Back at Usa the children loved the storybooks, and all tried to fit into my sitting room in one go to see the pictures. I am starting to love reading stories, changing my voice for all the characters. My particular favourite is the wicked queen from Sleeping Beauty. My evil sounding cackle is getting plenty of practice, as it is a much loved by all the girls, yhe boys preferring Beauty and the Beast. I was trying to make the evening fun, as I knew the children had exams the following day. Those that did not gain the pass mark would be caned, and I would have a queue outside my door requesting savlon on 'results' day. I had secretly signed up to invigilate the English Exams, and planned to nudge those that struggled. It would be the first time that everyone in FK Academy got over 50%! I know, not correct - but you try looking into their eyes when the cane comes out!
Tuesday evening I had planned another treat. The children were going to play teacher again and teach me to cook, Swahili style.

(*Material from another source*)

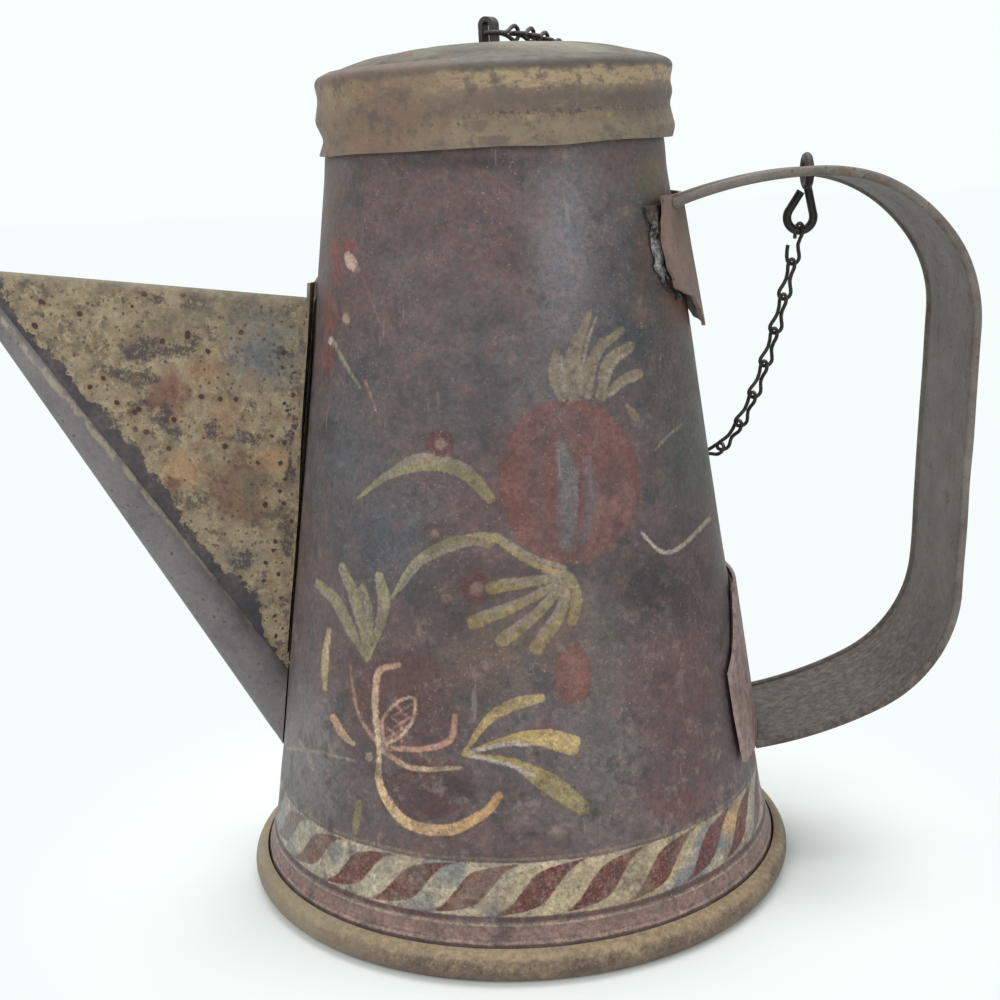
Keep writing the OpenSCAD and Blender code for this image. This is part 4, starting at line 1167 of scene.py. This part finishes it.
def cap_paint():
    """Olive paint, laid by height round the wall and by place on the dome; the handle's side is the paler. A painted
    highlight runs round the top of the wall and another lies on the dome; painted shade lies in a groove of the wall.
    """
    p = mottled("cap_paint", ((0.36, 82, 70, 62), (0.46, 106, 92, 78), (0.55, 124, 109, 88), (0.68, 140, 125, 100)),
                (160, 142, 108), (66, 56, 52), scale=1.2, seed=4)
    lift = p.plus(p.axis("X"), -math.tan(math.radians(CAP_TILT)), p.axis("Z"))
    sway = p.sway(p.noise(0.11, 7, 0.66, 17), 4.0)
    at = p.math("ADD", lift, sway)
    streaks = p.noise(0.35, 8, 0.7, 23, stretch=(1, 1, 2.2))
    east = p.step(p.axis("X"), -26.0, 4.0)
    # a darker, streaked band round the wall below its top, most on the handle's side
    dark_streaks = p.mul(p.band(at, 204.6, 206.6, 209.0, 211.4), p.step(streaks, 0.34, 0.54, 0.35, 1.0))
    p.coat(p.mul(dark_streaks, p.plus(east, 0.5, 0.25)), (92, 79, 75))
    # pale ochre line round the top of the wall: a painted highlight along the bead
    bead_highlight = p.mul(p.band(at, 210.8, 211.8, 214.2, 215.6), p.step(streaks, 0.38, 0.54, 0.2, 1))
    p.coat(p.mul(bead_highlight, p.plus(east, 0.6, 0.2)), (168, 147, 115))
    low = p.mul(p.below(at, 201.5, 205.0), p.step(streaks, 0.42, 0.6, 0.1, 0.8))
    p.coat(low, p.mix(east, (114, 95, 80), (122, 112, 95)))
    # painted shade in the groove of the wall, most on the handle's side
    groove_shade = p.mul(p.below(p.math("ABSOLUTE", p.math("SUBTRACT", at, 205.6)), 0.2, 0.9),
                   p.patch(0.9, 6, 0.75, 63, 0.50, 0.56))
    p.coat(p.mul(groove_shade, p.plus(east, 0.6, 0.15)), (62, 52, 50))
    # darker spots at four given places on the wall
    for px, py, wide, tall in ((494, 141, 4.5, 1.8), (478, 126, 2.2, 1.8), (352, 112, 3.5, 3.0), (395, 92, 5.0, 2.0)):
        dark_spot = p.math("ADD", p.far(on_plane_y(px, py, -CAP_R), (1 / wide, 0.05, 1 / tall)), p.sway(streaks, 2.5))
        p.coat(p.step(dark_spot, 0.5, 1.1, 0.6, 0), (84, 72, 66))
    west = p.mul(p.math("SUBTRACT", 1.0, east), p.patch(0.3, 8, 0.7, 67, 0.42, 0.6, 0.1, 0.7))
    p.coat(west, (122, 94, 78))
    p.coat(p.patch(0.17, 9, 0.7, 57, 0.52, 0.64, 0, 0.8), (88, 76, 70))
    dark = p.mul(p.step(at, 214.6, 216.0), p.plus(east, 0.45, 0.4))
    p.coat(dark, p.shade((76, 70, 66), streaks, 0.2))
    tops = p.ramp(p.noise(0.07, 7, 0.62, 37), (0.36, 62, 55, 47), (0.5, 80, 73, 61), (0.64, 96, 90, 75))
    tops = p.shade(tops, p.noise(0.9, 6, 0.7, 47), 0.12)
    # a painted highlight on the dome, towards the handle's side
    pale = p.step(p.far((15.0, -22.0, 0.0), (0.045, 0.07, 0.0)), 0.3, 1.0, 0.75, 0)
    tops = p.mix(pale, tops, (124, 119, 99))
    p.coat(p.below(p.math("ADD", p.from_axis(), p.mul(sway, 1.5)), 39.0, 43.0), tops)
    red = p.mul(p.below(p.spots(0.06, 33), 0.10, 0.16), p.step(at, 208.0, 212.0))
    p.coat(p.mul(red, 0.5), (132, 66, 54))
    return p.finish()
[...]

The Dish of the Day was Chapattis, and Brenda, Jacqueline, and Queen, were scrubbing their hands with glee. They had given me a shopping list, and the ingredients were waiting on the sideboard. I remember cooking with my mum - flour going everywhere, the fun of making shapes with the left over pastry. I don't have an oven in my accommodation, just an electric ring, which would be fine, although I did step in, when I saw how hot the oil got. Flour everywhere was fine - hot oil was not. The children showed me the precise procedure that Chapatti making follows. The kneading of the flour, the number of minutes to leave it to rise, how to roll it up a sausage, then coil it into a Chelsea bun, only to squash it out flat again to fry it at the end. I could imagine the children watching their mothers preparing these at home. They were so proud of the finished meal, and invited the other boarders in to try them. I found honey and jam, and we had a picnic tea party. Smiles all round - I'm glad I stayed here I thought; this is what I wanted to achieve - happy memories for the children.